Sánchez in the Labyrinth: Junts and PNV Reject Two of Three Laws that Government Brings to Congress

SanchezPedro Sánchez

Junts (Puigdemont’s party) rejected yesterday in Congress the ‘omnibus’ decree that included the revaluation of pensions, the extension of transport discounts, and aid for those affected by the DANA. However, the measure also contained other types of initiatives that it would have been incomprehensible for the political right to support, such as the suspension of evictions during 2025, which facilitates squatting.

The rejection highlights the parliamentary weakness of the Executive but also the failure of its strategy to use these types of decrees as a catch-all to include initiatives of all kinds to pressure political parties. If the Government truly wants to advance its proposals, it must present them separately, as Junts and the PP demand, with the latter being the party leading the opposition and which, in a surprising turn, the Government reproaches for losing votes.

On the same day, the Government suffered another resounding defeat when Junts and PNV, essential partners for the Government, rejected the tax on energy companies. ‘They knew perfectly well that this tax was not going to go ahead,’ reproached the PNV spokesperson in Congress. Under these conditions, it seems impossible to negotiate this year’s budget, which should have been presented last October.

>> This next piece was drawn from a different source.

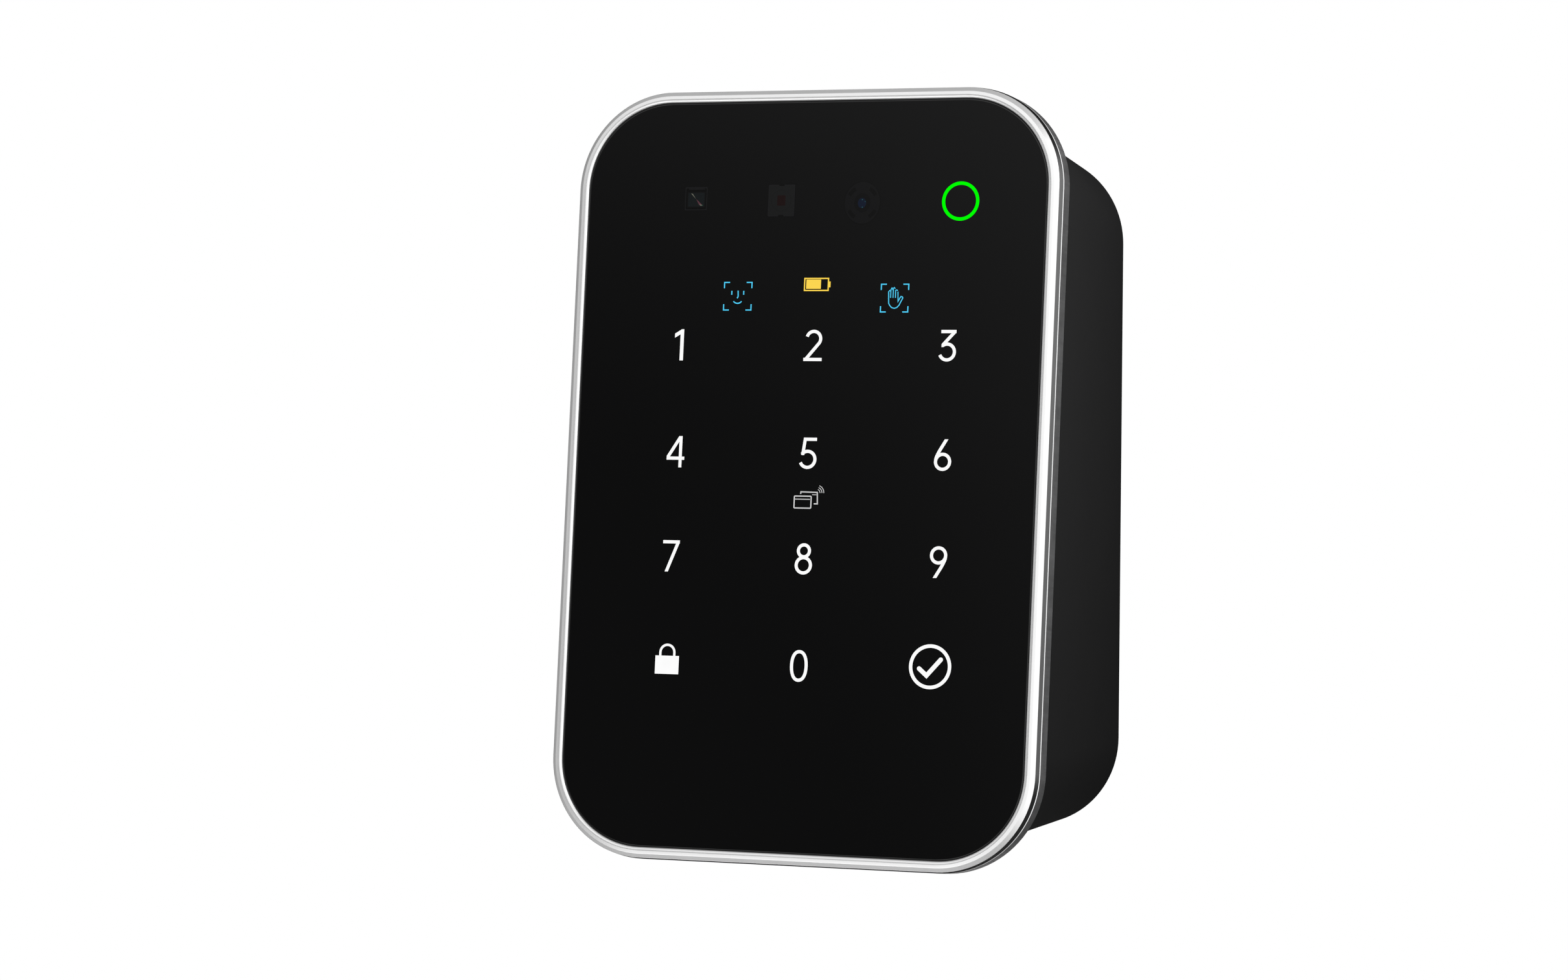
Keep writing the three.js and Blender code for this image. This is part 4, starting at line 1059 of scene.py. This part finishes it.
def fitting(name, node, profile, axis, from_high, looped=False):
    """A turned part set out from one end of its node's box, as (radius, distance) points."""
    low, high = node_box(node)
    centre = (low + high) / 2
    sign = -1 if from_high else 1
    end = high if from_high else low
    start = (centre.x, centre.y, end.z) if axis == "Z" else (centre.x, end.y, centre.z)
    made = turned(name, [(r, sign * h) for r, h in profile], start, axis, 48, looped)
    return stand_for(smooth(made), node)


SCREWS = (
    "case_screw_top_left",
    "case_screw_top_right",
    "case_screw_bottom_left",
    "case_screw_bottom_right",
    "locking_screw",
    "drawer_screw",
)


def build_fittings():
    for node in SCREWS:
        screw(node)
    fitting("cable_grommet_rubber", "cable_grommet", [
        (4.3, 0.0), (7.1, 0.0), (7.5, 0.3), (7.6, 0.7), (7.4, 1.2), (5.7, 1.2), (5.7, 4.0),
        (7.0, 4.0), (7.2, 4.2), (7.2, 5.2), (7.0, 5.4), (3.6, 5.4), (3.4, 5.2), (3.4, 1.0),
        (3.6, 0.45),
    ], "Y", True, True)
    fitting("tamper_plunger_pin", "tamper_plunger", [
        (0, 0), (0.9, 0.03), (1.35, 0.2), (1.5, 0.5), (1.5, 0.85), (1.85, 0.9), (2.0, 1.05),
        (2.0, 15.95), (0, 15.95),
    ], "Y", True)
    fitting("reset_button_cap", "reset_button", [
        (0, 0.12), (0.9, 0.08), (1.2, 0.0), (1.4, 0.1), (1.5, 0.35), (1.5, 2.0), (2.4, 2.0),
        (2.4, 2.7), (1.5, 2.7), (1.5, 3.87), (0, 3.87),
    ], "Z", False)
    for side in ("left", "right"):
        fitting(f"wall_stud_{side}_rivet", f"wall_stud_{side}", [
            (0, 0), (2.5, 0.0), (2.6, 0.1), (2.6, 1.8), (1.7, 1.85), (1.7, 7.9), (3.4, 7.9),
            (3.6, 8.1), (3.6, 9.0), (3.2, 9.4), (0, 9.4),
        ], "Y", True)
    refined("drawer_moulding", "battery_drawer", 0.2)
    refined("port_cover_moulding", "port_cover", 0.25)
    refined("usb_port_shell", "usb_port", 0.08)
    for number in range(1, 5):
        build_battery(number)


def build_battery(number):
    """A dry cell: its sleeve stands for the node, and its two bare ends ride along."""
    low, high = node_box(f"battery_{number}")
    up = number % 2 == 1
    radius = (high.x - low.x) / 2
    fitting(f"battery_{number}_sleeve", f"battery_{number}", [
        (0, 0.4), (6.2, 0.4), (6.35, 0.05), (6.6, 0.0), (radius - 0.1, 0.15), (radius, 0.5),
        (radius, 48.6), (radius - 0.1, 49.0), (6.6, 49.2), (6.3, 49.1), (6.2, 48.9), (0, 48.9),
    ], "Z", not up)
    pip = [(0, 48.85), (5.9, 48.85), (5.9, 49.05), (3.0, 49.1), (2.75, 49.3), (2.7, 50.2)]
    pip += [(2.5, 50.4), (0, 50.4)]
    base = [(0, 0.5), (5.9, 0.5), (5.9, 0.2), (5.4, 0.1), (0, 0.1)]
    sign, start = (1, low.z) if up else (-1, high.z)
    centre = ((low.x + high.x) / 2, (low.y + high.y) / 2, start)
    for part, profile in (("pip", pip), ("base", base)):
        cap = turned(f"battery_{number}_{part}", [(r, sign * h) for r, h in profile], centre)
        dress(smooth(cap), "tin_plate", "battery_drawer")


def slab_cutter(size, x, z):
    """A rounded cutter through a plate that lies in the XZ plane."""
    shape = outline(size, 0, 10, x, z)
    return loft("cutter", [[(px, y, pz) for px, pz in shape] for y in (INSIDE, 5)])


def build_wall_plate():
    """Pressed sheet with its cable window, screw slots, tamper slot and locking tab."""
    low, high = node_box("wall_plate")
    sheet = plate(
        "wall_plate_sheet",
        (high.x - low.x, high.z - low.z, 9.0),
        high.y - 2.0,
        high.y,
        (low.z + high.z) / 2,
        edge=0.25,
        steps=16,
    )
    cuts = [slab_cutter((19, 25, 4), 0, 27)]
    plunger = middle("tamper_plunger")
    cuts.append(slab_cutter((6, 12, 2.99), plunger.x, plunger.z + 3))
    for side in (-1, 1):
        for z in (46, -38):
            cuts.append(slab_cutter((6.2, 4.2, 2.09), side * 14, z))
        stud = middle("wall_stud_left" if side < 0 else "wall_stud_right")
        cuts.append(bore(stud.x, stud.z, 2.85, INSIDE, 5))
    combine(sheet, cuts, "DIFFERENCE")
    tab = box_cutter((-7, low.y, low.z), (7, -0.5, low.z + 1.6))
    tab.name = "tab"
    bevelled(tab, 0.3)
    screw_at = middle("locking_screw")
    combine(tab, [shaft(screw_at.x, screw_at.y, 1.75, -60, -30)], "DIFFERENCE")
    combine(sheet, [tab], "UNION")
    stand_for(smooth(sheet), "wall_plate")


# ------------------------------------------------------------------ stage, lights and camera

def build_camera():
    """The viewpoint, given as a turn round the face, a height and a slight roll."""
    back = Vector(way(22.0, 1.32))
    roll = math.radians(-0.43)
    distance = 751.0
    aim = FACE_CENTRE + Vector((-2.7, -1.1, -2.5))
    data = bpy.data.cameras.new("camera")
    data.lens = 104.1
    data.sensor_width = 36
    data.clip_start = 0.01
    data.clip_end = 20
    camera = new_object("camera", data)
    turn = (-back).to_track_quat("-Z", "Y").to_matrix().to_4x4() @ Matrix.Rotation(-roll, 4, "Z")
    camera.matrix_world = Matrix.Translation((aim + back * distance) * MM) @ turn
    bpy.context.scene.camera = camera


def way(azimuth, elevation):
    """Unit direction seen from the object; azimuth 0 is straight in front, 90 is its right."""
    azimuth, elevation = math.radians(azimuth), math.radians(elevation)
    return (
        math.sin(azimuth) * math.cos(elevation),
        -math.cos(azimuth) * math.cos(elevation),
        math.sin(elevation),
    )


# The studio round the object: each card has its azimuth and elevation, the angles where it starts
# to fade and is gone, and its brightness.
STUDIO_LEVEL = 0.42
STUDIO_CARDS = (
    (65, 8, 35, 80, 1.15),
    (128, -10, 24, 46, 0.26),
    (206, 4, 46, 62, 0.014),
    (150, -40, 24, 50, 0.02),
    (25, 62, 14, 36, 0.5),
    (25, -50, 14, 36, 0.4),
    (-20, 12, 20, 50, 1.22),
    (-28, 3, 6.6, 33, 0.085),
    (-22, -28, 9, 21, 1.7),
)


def build_stage():
    """Pale floor, low enough to clear the open drawer, and a soft studio all round."""
    drop, radius = 250, 235
    floor_level = cad_box[0][2] / MM - drop
    rim = [(*spot, floor_level) for spot in circle(0, 0, radius, 144)]
    floor = mesh_object("studio_floor", rim, [tuple(range(len(rim)))])
    look = Look("floor_paper", (0.9, 0.9, 0.9), 0.9)
    look.to("Base Color", look.mix(look.noise(3), (0.89, 0.89, 0.89), (0.92, 0.92, 0.92)))
    floor.data.materials.append(look.material)

    world = bpy.data.worlds.new("studio")
    bpy.context.scene.world = world
    world.use_nodes = True
    nodes, link = world.node_tree.nodes, world.node_tree.links.new
    here = nodes.new("ShaderNodeTexCoord").outputs["Generated"]
    level = None  # each card is laid over the ones before it
    for azimuth, elevation, inner, outer, brightness in STUDIO_CARDS:
        toward = nodes.new("ShaderNodeVectorMath")
        toward.operation = "DOT_PRODUCT"
        toward.inputs[1].default_value = way(azimuth, elevation)
        link(here, toward.inputs[0])
        angle = nodes.new("ShaderNodeMath")
        angle.operation = "ARCCOSINE"
        link(toward.outputs["Value"], angle.inputs[0])
        share = nodes.new("ShaderNodeMapRange")
        share.interpolation_type = "SMOOTHSTEP"
        share.inputs["From Min"].default_value = math.radians(outer)
        share.inputs["From Max"].default_value = math.radians(inner)
        link(angle.outputs[0], share.inputs["Value"])
        blend = nodes.new("ShaderNodeMix")
        blend.inputs[2].default_value = STUDIO_LEVEL
        blend.inputs[3].default_value = brightness
        link(share.outputs["Result"], blend.inputs[0])
        if level is not None:
            link(level, blend.inputs[2])
        level = blend.outputs[0]
    rays = nodes.new("ShaderNodeLightPath")
    shown = nodes.new("ShaderNodeMix")
    link(rays.outputs["Is Camera Ray"], shown.inputs[0])
    link(level, shown.inputs[2])
    shown.inputs[3].default_value = 1.0
    link(shown.outputs[0], nodes["Background"].inputs["Strength"])
    nodes["Background"].inputs["Color"].default_value = (1, 1, 1, 1)
    bpy.context.scene.view_settings.view_transform = "Standard"


def build_key_light():
    """One weak square lamp at the upper right; the studio gives the rest."""
    data = bpy.data.lights.new("key_light", "AREA")
    data.shape = "RECTANGLE"
    data.size, data.size_y = 0.1, 0.1
    data.energy = 0.04
    light = new_object("key_light", data)
    place = Vector((0.2, -0.22, 0.16))
    turn = (FACE_CENTRE * MM - place).to_track_quat("-Z", "Y")
    light.matrix_world = Matrix.Translation(place) @ turn.to_matrix().to_4x4()
    light.visible_camera = False


# ------------------------------------------------------------------ assembly

build_camera()
build_stage()
build_key_light()
build_glass()
build_trim()
build_band()
build_housing()
build_digits()
build_lock_and_tick()
build_icons()
build_card_icon()
build_sensors()
build_fittings()
build_wall_plate()

for node, thing in frame["nodes"].items():
    if not thing.hide_render:
        thing.data.materials.clear()
        thing.data.materials.append(LOOKS[SLOT_OF[node]])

However, the ‘dead-end labyrinth’ – as described by the leader of the PSOE in Castilla La Mancha – in which the PSOE has found itself by trying to govern allied with right-wing parties (Junts and PNV) and far-left parties (Bildu, Sumar, Podemos…) does not seem to pose a major problem for the President of the Government, who is confident that his partners are willing to humiliate him time and again but not to let him fall. They will never encounter a weaker government more willing to meet all their demands.